Intermediate goal selection is performed by random sampling within a local sphere and maximizing the combined reward, then replanning toward the selected goal. This mechanism efficiently escapes local minima, avoids oscillation, and exposes new free space, as shown by increased success rates and shorter paths compared to single-step or optimistic global planners (Oleynikova et al., 2017).

3. Information-Gain–Driven Exploration Strategies

A prominent theme across frameworks is the direct coupling of trajectory generation to information gain from mapping. In (Oleynikova et al., 2017), maximizing the number of new observed voxels drives intermediate goal selection. RAPTOR (Zhou et al., 2020) further augments trajectory optimization with explicit perception-aware objectives: expected information gain is integrated over candidate state and camera/yaw trajectories, active yaw planning maximizes the visibility of unknown regions, and risk-aware refinement penalizes proximity to uncertain voxels via an accumulated risk metric over the planned path. Utility-per-cost functions, as in (İşleyen et al., 12 Mar 2025), maximize actionable information (volume or entropy of new observations) per unit navigation cost, yielding more efficient coverage and provably finite-time guarantees under consistent mapping assumptions.

4. Explicit Safety Guarantees and Certification

Multiple approaches provide formal safety certificates. Frameworks based on reachability analysis (Fridovich-Keil et al., 2018) constrain the system to operate within a precomputed invariant set (safety kernel) constructed via the Hamilton–Jacobi PDE, maintaining backward reachability to the initial state under all disturbance realizations. This guarantees recursive feasibility and collision avoidance—every trajectory lies within the set of states from which a safe return to home is possible at all times. Probabilistic methods extend this by certifying collision safety using high-confidence Bayesian estimates (e.g., GP-based safe set estimation in SaGeMPC (Prajapat et al., 9 Feb 2024)), belief-space planners with tunable collision probability thresholds (Pairet et al., 2020), or by bounding risk integrals in optimization (Zhou et al., 2020).

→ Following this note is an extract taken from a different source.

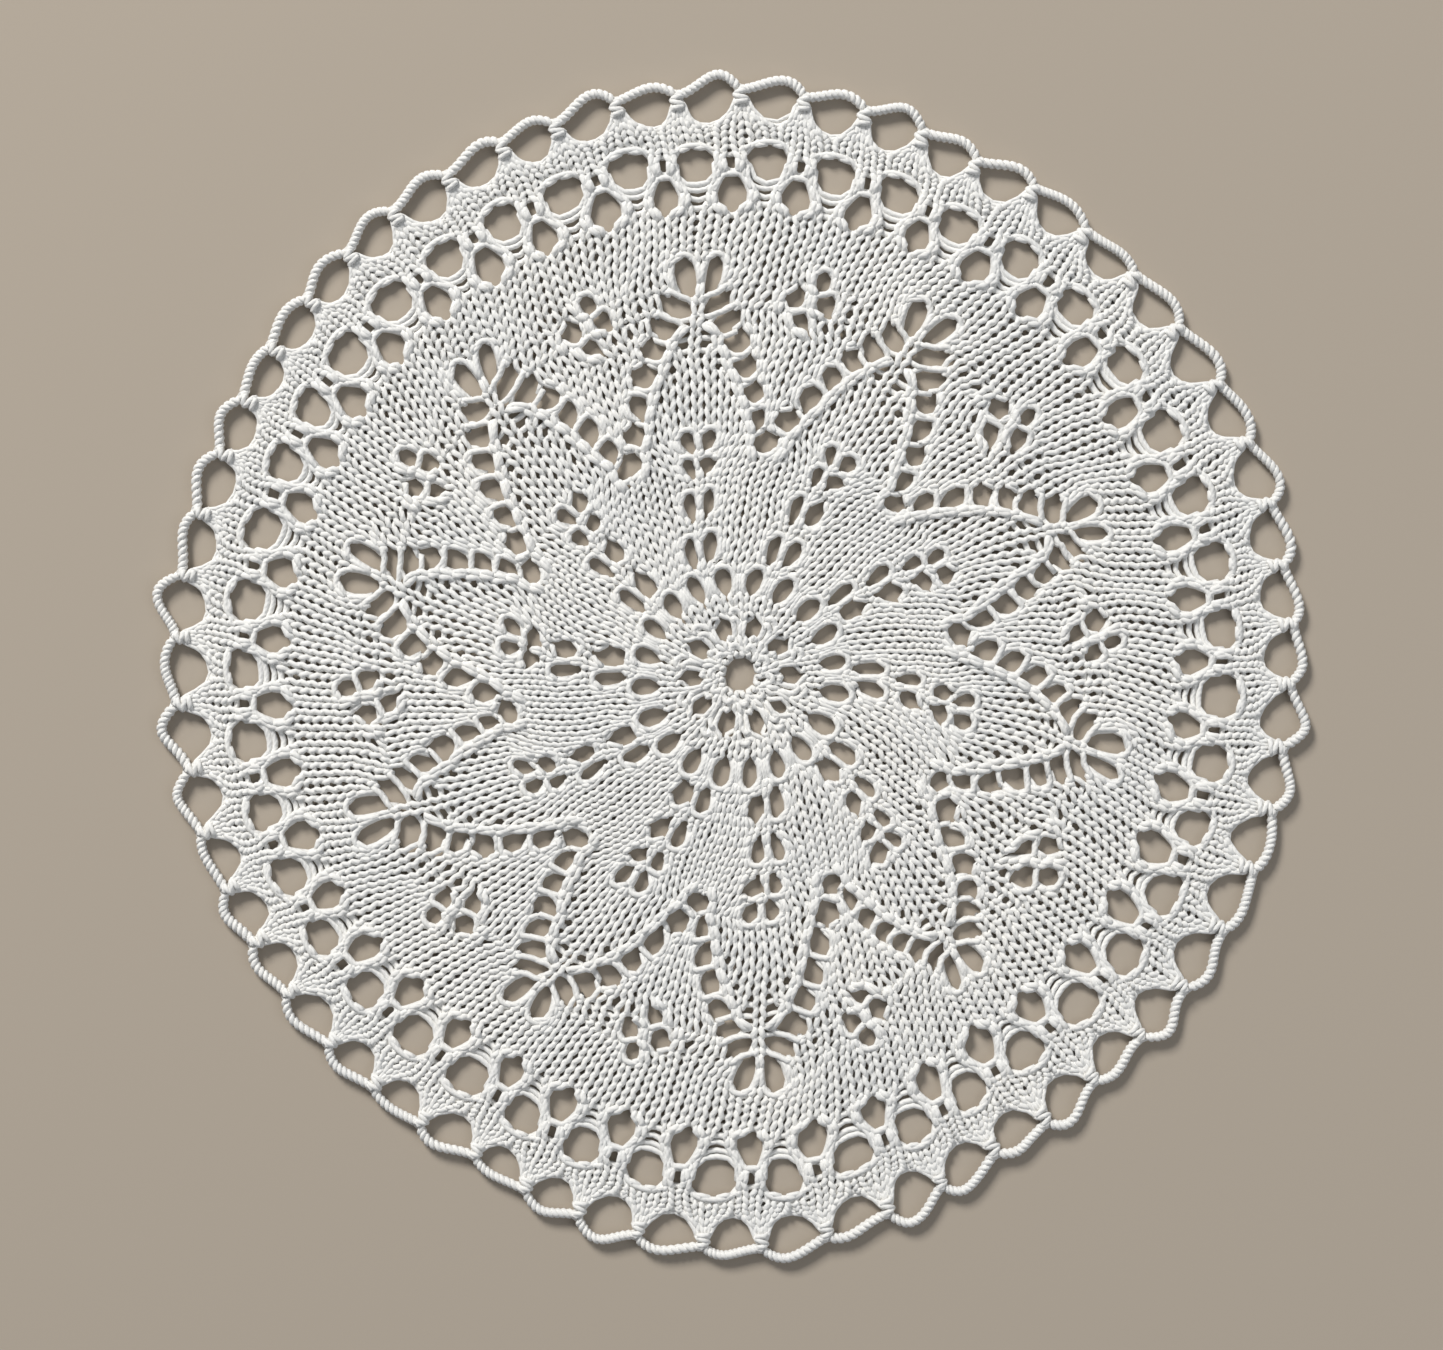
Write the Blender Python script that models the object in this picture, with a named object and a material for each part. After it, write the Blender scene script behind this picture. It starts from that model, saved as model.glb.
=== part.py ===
"""A round knitted lace doily with a crocheted loop edge, lying flat.

It is one piece of cloth, knitted from the middle outwards: a small ring, ten
leaves with an open stitch down each side, a double band of eyelets, a plain
border, and an edge of crochet chain loops that hold the gathered last stitches.
Every opening wider than about 4 mm is cut through.

Lengths are in millimetres until the mesh is written, bearings are in degrees
clockwise from +Y seen from above, and radii are those of an even doily before
each leaf's own pull is applied.
"""

import math

import bpy
from mathutils import Vector
from mathutils.geometry import delaunay_2d_cdt

MM = 0.001
NODE_NAME = "doily_cloth"
TRIANGLES_INSIDE = 1
MERGE_DISTANCE = 1e-6

# Main radii of the even doily.
RING_HOLE = 2.2
RING_SIDES = 8
LEAF_BASE = 46.0
LEAF_TIP = 78.0
KNOT = 111.6
LOOP_TOP = 113.5

LEAF_COUNT = 10
BAND_COUNT = 45
LOOP_COUNT = 56
LEAF_PITCH = 360.0 / LEAF_COUNT
FIRST_LEAF_BEARING = -4.0

# How each leaf lies: how far its base, its tip and the edge beyond it are turned from
# even spacing, in degrees, and how far out its tip and the edge beyond it reach.
LEAVES = (
    # base_turn, tip_turn, edge_turn, tip_reach, edge_reach
    (-1.8, -1.8, 0.5, 81.0, 119.2),
    (-2.8, -3.8, -0.8, 80.0, 115.0),
    (-2.6, -2.0, 1.6, 75.9, 113.4),
    (-1.2, -2.0, 1.7, 74.7, 111.0),
    (4.0, 2.6, 4.3, 73.0, 109.4),
    (3.4, 1.3, 4.4, 79.9, 116.0),
    (0.4, 1.4, 3.7, 77.0, 111.4),
    (1.2, 0.9, 3.5, 79.0, 113.4),
    (0.2, 1.8, 4.4, 78.9, 115.6),
    (-0.6, -0.7, 2.2, 80.8, 117.8),
)

# The columns of stitches turn slowly clockwise on their way out.
TWIST = (
    # radius, degrees ahead of the leaf tips
    (0.0, -17.0),
    (26.0, -11.0),
    (46.0, -4.5),
    (78.0, 0.0),
    (91.0, 4.0),
    (130.0, 4.0),
)

# How much of a leaf's turn at its base, tip and edge is felt at a radius.
TURN_SHARES = (
    # radius, base, tip, edge
    (0.0, 0.3, 0.0, 0.0),
    (45.0, 1.0, 0.0, 0.0),
    (78.0, 0.0, 1.0, 0.0),
    (92.0, 0.0, 0.0, 1.0),
    (130.0, 0.0, 0.0, 1.0),
)

# The cloth's thickness by radius, and what a leaf's body adds to it.
THICKNESS = (
    # radius, thickness
    (0.0, 2.5),
    (12.0, 2.0),
    (90.0, 1.9),
    (97.0, 2.1),
    (105.0, 1.9),
    (111.0, 2.4),
    (122.0, 1.8),
)
LEAF_CROWN = 0.35
LEAF_HALF_ANGLE = 15.0
LEAF_TIP_HALF_ANGLE = 1.0
LEAF_SHOULDER = 0.33

# Openings down the sides of each leaf. Offset is how far from the leaf's axis.
LEAF_OPENINGS = (
    # radius, offset, half_width, half_height, lean, sides
    (46.8, 14.2, 1.7, 2.1, 20.0, 6),
    (51.2, -13.6, 1.7, 2.0, 25.0, 6),
    (56.4, -12.2, 1.7, 1.9, 25.0, 6),
    (61.2, -10.9, 1.8, 1.8, 25.0, 6),
    (61.0, 10.4, 2.0, 1.8, -15.0, 6),
    (65.4, -8.9, 2.0, 1.5, 30.0, 6),
    (65.4, 8.6, 2.0, 1.5, -15.0, 6),
    (69.0, -6.5, 2.0, 1.4, 20.0, 6),
    (72.7, -4.6, 2.1, 1.5, 0.0, 6),
    (78.3, -3.2, 2.1, 3.2, -6.0, 8),
    (78.1, 3.0, 1.9, 3.1, 12.0, 8),
)

# Even rows of openings: two rows round the middle, and the two rows of the band.
ROUND_OPENINGS = (
    # radius, count, first, half_width, half_height, sides
    (19.4, 20, 9.0, 1.6, 2.3, 6),
    (93.0, BAND_COUNT, 6.6, 2.6, 2.3, 8),
    (97.6, BAND_COUNT, 2.7, 3.2, 3.3, 8),
)
PAIR_RADIUS = 26.2
PAIR_OFFSET = 2.1
PAIR_HALF_WIDTH = 1.3
PAIR_HALF_HEIGHT = 2.4
PAIR_SIDES = 6

# The crochet edge: loops of chain from knot to knot, each with a gap under it.
FIRST_KNOT = -0.3
CHAIN_HALF = 0.95
LOOP_RISE = 2.0
LOOP_LEAN = 1.6
LOOP_RISES = {
    # loop: rise, where it isn't the usual one
    0: 2.6,
    2: 3.0,
    6: 1.4,
    10: 3.0,
    12: 1.2,
    14: 3.4,
    15: 3.0,
    17: 1.6,
    19: 2.6,
    20: 1.6,
    21: 2.9,
    23: 3.1,
    24: 3.4,
    25: 1.6,
    27: 1.8,
    29: 3.4,
    31: 1.4,
    33: 1.0,
    38: 1.2,
    39: 3.0,
    40: 3.8,
    42: 4.0,
    43: 1.3,
    46: 1.0,
    47: 1.4,
    53: 3.0,
    54: 1.8,
    55: 3.3,
}
LOOP_TOP_STEPS = (0.02, 0.15, 0.30, 0.46, 0.62, 0.77, 0.90)
GAP_TOP_STEPS = (0.16, 0.37, 0.60, 0.82)
GAP_FOOT_STEPS = (0.70, 0.36)
GAP_FOOT = 108.8


def read_off(table, at, column=1):
    """A column of a table whose rows start with a radius, in straight steps between rows."""
    for low, high in zip(table, table[1:]):
        if at <= high[0]:
            share = (at - low[0]) / (high[0] - low[0])
            return low[column] + (high[column] - low[column]) * share
    return table[-1][column]


def leaf_value(turn, column):
    """A column of the leaf table at a turn counted in leaves, eased between leaves."""
    low = math.floor(turn)
    share = turn - low
    share = share * share * (3.0 - 2.0 * share)
    first = LEAVES[low % LEAF_COUNT][column]
    second = LEAVES[(low + 1) % LEAF_COUNT][column]
    return first + (second - first) * share


def shift(turn, radius):
    """How far the cloth near this turn lies from even spacing, in degrees."""
    return sum(
        leaf_value(turn, place) * read_off(TURN_SHARES, radius, place + 1) for place in range(3)
    )


def reach(turn, radius):
    """The real radius of a place, from its radius on the even doily."""
    tip_pull = leaf_value(turn, 3) / LEAF_TIP
    edge_pull = leaf_value(turn, 4) / LOOP_TOP
    if radius < LEAF_TIP:
        return radius * (1.0 + (tip_pull - 1.0) * radius / LEAF_TIP)
    share = (radius - LEAF_TIP) / (LOOP_TOP - LEAF_TIP)
    return radius * (tip_pull + (edge_pull - tip_pull) * share)


def bearing_at(turn, radius):
    """The bearing of a column of stitches at a radius, from its turn counted in leaves."""
    even = FIRST_LEAF_BEARING + LEAF_PITCH * turn
    return even + shift(turn, radius) + read_off(TWIST, radius)


def edge_place(even, radius):
    """The real bearing and radius of a place in the band or the edge."""
    turn = (even - FIRST_LEAF_BEARING) / LEAF_PITCH
    return even + shift(turn, radius), reach(turn, radius)


def on_plan(bearing, radius):
    angle = math.radians(bearing)
    return Vector((radius * math.sin(angle), radius * math.cos(angle)))


def opening(bearing, radius, half_width, half_height, lean, sides):
    """An oval opening with its long way out from the middle, turned clockwise by lean."""
    centre = on_plan(bearing, radius)
    out = on_plan(bearing + lean, 1.0)
    along = on_plan(bearing + lean + 90.0, 1.0)
    points = []
    for step in range(sides):
        angle = 2.0 * math.pi * (step + 0.5) / sides
        points.append(
            centre
            + along * (half_width * math.cos(angle) * oval_ease(sides))
            + out * (half_height * math.sin(angle) * oval_ease(sides))
        )
    return points


def oval_ease(sides):
    """A polygon's corners lie outside its oval by this much, so that its area is the oval's."""
    angle = 2.0 * math.pi / sides
    return math.sqrt(angle / math.sin(angle))


def leaf_openings():
    found = []
    for leaf in range(LEAF_COUNT):
        for radius, offset, half_width, half_height, lean, sides in LEAF_OPENINGS:
            turn = leaf + math.degrees(offset / radius) / LEAF_PITCH
            bearing = bearing_at(turn, radius)
            real = reach(turn, radius)
            found.append(opening(bearing, real, half_width, half_height, lean, sides))
    return found


def pair_openings():
    """The lowest pair of openings in each leaf's axis."""
    found = []
    for leaf in range(LEAF_COUNT):
        for side in (-1, 1):
            turn = leaf + side * math.degrees(PAIR_OFFSET / PAIR_RADIUS) / LEAF_PITCH
            bearing = bearing_at(turn, PAIR_RADIUS)
            pair = (PAIR_HALF_WIDTH, PAIR_HALF_HEIGHT, 0.0, PAIR_SIDES)
            found.append(opening(bearing, PAIR_RADIUS, *pair))
    return found


def round_openings():
    found = []
    for radius, count, first, half_width, half_height, sides in ROUND_OPENINGS:
        for index in range(count):
            even = 360.0 * index / count + first
            if radius < LEAF_BASE:
                turn = even / LEAF_PITCH
                bearing = bearing_at(turn, radius)
                real = reach(turn, radius)
            else:
                bearing, real = edge_place(even, radius)
            found.append(opening(bearing, real, half_width, half_height, 0.0, sides))
    return found


def chain_point(loop, step, aside):
    """A point beside a loop's chain. Step runs from its first knot to its second."""
    bearing, radius = edge_place(FIRST_KNOT + (loop + step) * 360.0 / LOOP_COUNT, KNOT)
    rise = LOOP_RISES.get(loop, LOOP_RISE) * math.sin(math.pi * step**LOOP_LEAN)
    return on_plan(bearing, radius + rise + aside)


def edge_outline():
    points = []
    for loop in range(LOOP_COUNT):
        points += [chain_point(loop, step, CHAIN_HALF) for step in LOOP_TOP_STEPS]
    return points[::-1]


def loop_gaps():
    """The opening under each chain, down to the slack strand between two gathers."""
    found = []
    for loop in range(LOOP_COUNT):
        points = [chain_point(loop, step, -CHAIN_HALF) for step in GAP_TOP_STEPS]
        for step in GAP_FOOT_STEPS:
            even = FIRST_KNOT + (loop + step) * 360.0 / LOOP_COUNT
            points.append(on_plan(*edge_place(even, GAP_FOOT)))
        found.append(points[::-1])
    return found


def top_height(point):
    """The height of the cloth's upper face over a place on the plan."""
    radius = point.length
    bearing = math.degrees(math.atan2(point.x, point.y))
    height = read_off(THICKNESS, radius)
    if LEAF_BASE < radius < LEAF_TIP:
        nearest = min(
            abs((bearing - bearing_at(leaf, radius) + 180.0) % 360.0 - 180.0)
            for leaf in range(LEAF_COUNT)
        )
        narrowing = (LEAF_TIP - radius) / (LEAF_TIP - LEAF_BASE)
        inside = 1.0 - nearest / (LEAF_HALF_ANGLE * narrowing + LEAF_TIP_HALF_ANGLE)
        height += LEAF_CROWN * max(0.0, min(1.0, inside / LEAF_SHOULDER))
    return height


def cloth_mesh():
    """The outline with its openings, filled once for each face and joined by walls."""
    rings = [edge_outline(), opening(0.0, 0.0, RING_HOLE, RING_HOLE, 0.0, RING_SIDES)]
    rings += round_openings() + pair_openings() + leaf_openings() + loop_gaps()
    points = []
    faces = []
    for ring in rings:
        faces.append(list(range(len(points), len(points) + len(ring))))
        points += ring
    filled = delaunay_2d_cdt(points, [], faces, TRIANGLES_INSIDE, MERGE_DISTANCE)
    plan, _, triangles, _, _, sources = filled
    solid = [tri for tri, source in zip(triangles, sources) if list(source) == [0]]
    solid = [tri if is_left_turning(plan, tri) else tri[::-1] for tri in solid]

    count = len(plan)
    middle = middle_of(plan)
    verts = [((p - middle) * MM).to_3d() for p in plan]
    verts += [((p - middle) * MM).to_3d() + Vector((0.0, 0.0, top_height(p) * MM)) for p in plan]
    mesh_faces = [tuple(tri[::-1]) for tri in solid]
    mesh_faces += [tuple(index + count for index in tri) for tri in solid]
    edges = {(tri[i], tri[(i + 1) % 3]) for tri in solid for i in range(3)}
    for first, second in sorted(edges):
        if (second, first) not in edges:
            mesh_faces.append((first, second, second + count, first + count))
    mesh = bpy.data.meshes.new(NODE_NAME)
    mesh.from_pydata(verts, [], mesh_faces)
    mesh.validate()
    return mesh


def middle_of(plan):
    """The middle of the cloth's bounds on the plan, which is where the origin goes."""
    xs = [p.x for p in plan]
    ys = [p.y for p in plan]
    return Vector((min(xs) + max(xs), min(ys) + max(ys))) / 2.0


def is_left_turning(plan, tri):
    first, second, third = (plan[index] for index in tri)
    return (second - first).cross(third - first) > 0.0


def cotton():
    material = bpy.data.materials.new("cotton")
    material.use_nodes = True
    shader = material.node_tree.nodes["Principled BSDF"]
    shader.inputs["Base Color"].default_value = (0.80, 0.78, 0.72, 1.0)
    shader.inputs["Roughness"].default_value = 0.9
    return material


def main():
    for old in list(bpy.data.objects):
        bpy.data.objects.remove(old)
    mesh = cloth_mesh()
    mesh.materials.append(cotton())
    doily = bpy.data.objects.new(NODE_NAME, mesh)
    bpy.context.scene.collection.objects.link(doily)


main()
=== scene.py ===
"""The looks of the knitted lace doily, stitch by stitch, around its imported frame.

Each round of knitting is one closed ring of yarn that loops through the round before it.
A chart says what each stitch is and where its head lies on an even doily. Every leaf's own
turn and pull then moves it, and each opening pushes the yarn round it aside.

Lengths are in millimetres until a mesh is written, bearings are in degrees clockwise from
+Y seen from above, and turns are bearings counted in leaves.
"""

import math

import bpy
import numpy as np
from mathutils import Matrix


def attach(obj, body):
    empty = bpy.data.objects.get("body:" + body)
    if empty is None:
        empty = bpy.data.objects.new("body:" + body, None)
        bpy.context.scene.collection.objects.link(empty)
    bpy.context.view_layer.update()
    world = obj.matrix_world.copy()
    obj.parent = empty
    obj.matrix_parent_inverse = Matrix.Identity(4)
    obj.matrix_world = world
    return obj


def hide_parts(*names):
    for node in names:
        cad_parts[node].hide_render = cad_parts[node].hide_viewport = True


MM = 0.001
NODE = "doily_cloth"
# Where the knitting starts, from the middle of the doily's bounds.
KNIT_CENTRE = (1.85, -2.25)

# The yarn is a tube with flat sides.
YARN_RADIUS = 0.56
TUBE_SIDES = 5
YARN_UV = "yarn"
LONGEST_STEP = 1.7
SMOOTHING = 0.2

# Where a stitch's yarn has its points, as shares of its way from one sinker to the next.
STITCH_POINTS = (0.0, 0.1, 0.2, 0.3, 0.41, 0.5, 0.59, 0.7, 0.8, 0.9)
# How far a loop bows out over its neck, as a share of its width.
LOOP_SWAY = 0.25
GATHER_SWAY = 0.06
# How far the yarn goes in front of the cloth's middle and behind it.
LOOP_DEPTH = 0.48
FLOAT_ABOVE_TABLE = 1.0
# How far a loop reaches below its foot and above its head.
SINK = 0.8
SINK_SHARE = 0.35
ARCH_SINK = 0.1
OVER = 0.42
GATHER_OVER = 0.2
# How wide a loop can be, also as a share of the distance to its nearer neighbour.
WIDEST_HEAD = 3.1
FOOT_WIDTHS = (1.0, 2.9)
NEAREST_SHARE = 1.35
# Neighbouring loops meet in the middle of their sinker, and this power keeps it short.
SINKER_POWER = 14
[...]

5. Real-Time Mapping, Planning, and Replanning

Robust safe exploration frameworks are characterized by closed-loop, high-frequency (4–20 Hz) mapping and planning cycles. In (Oleynikova et al., 2017), onboard mapping with TSDF/ESDF is refreshed every cycle; RAPTOR (Zhou et al., 2020) achieves <15 ms per replanning iteration, including homotopy-guided multi-path generation, B-spline optimization, and risk refinement; submap-based volumetric approaches (Schmid et al., 2020) integrate temporally local sliding windows, spatially local aggregate TSDF, and pose-graph-optimized global submaps to maintain safety under odometry drift. Replanning is adaptive: each new sensor update triggers recomputation of feasible trajectories, intermediate goal selection, and safety checks as dictated by recent observations.

6. Empirical Results and Performance Benchmarks

Experimental validation confirms the efficacy of conservative local exploration for safe replanning. In simulated cluttered forests (Oleynikova et al., 2017), the conservative trajectory optimizer plus local exploration module achieves ≥90% success in moderate to high-density scenarios, outperforming pure local and optimistic planners, with up to 35% shorter paths. Real-world dense forest flights demonstrate onboard mapping and replanning at 4 Hz with zero collisions. Similarly, (Zhou et al., 2020) reports 99.8% replanning success and collision rate <0.2% over 1000 trials, with 30% faster mean replanning and lower risk than baseline planners. Submap-based approaches (Schmid et al., 2020) sustain 100% collision-free operation even under severe odometry drift, with significant improvements in volumetric coverage efficiency. These empirical metrics indicate that safe local exploration methods robustly navigate dense, unknown environments, maintain safety, and achieve high coverage rates in resource-constrained, real-time deployments.

7. Summary and Implications

Safe local exploration for replanning integrates conservative, dynamically feasible trajectory optimization with active information-gain-driven goal selection to guarantee collision avoidance and efficient mapping progress in unknown cluttered environments. The strict treatment of unknown space as forbidden, rapid onboard mapping, adaptive intermediate-goal selection, and explicit, often formal, safety certification collectively yield robust performance under diverse motion, sensing, and environment uncertainty models. This approach is empirically validated across MAVs, ground robots, and underwater vehicles, and is extensible to complex nonlinear dynamics and learning-based policies (Oleynikova et al., 2017). A plausible implication is that the continued evolution of real-time onboard safe exploration frameworks is central to the deployment of autonomous agents in complex, unstructured environments requiring robust guarantees of safety and coverage.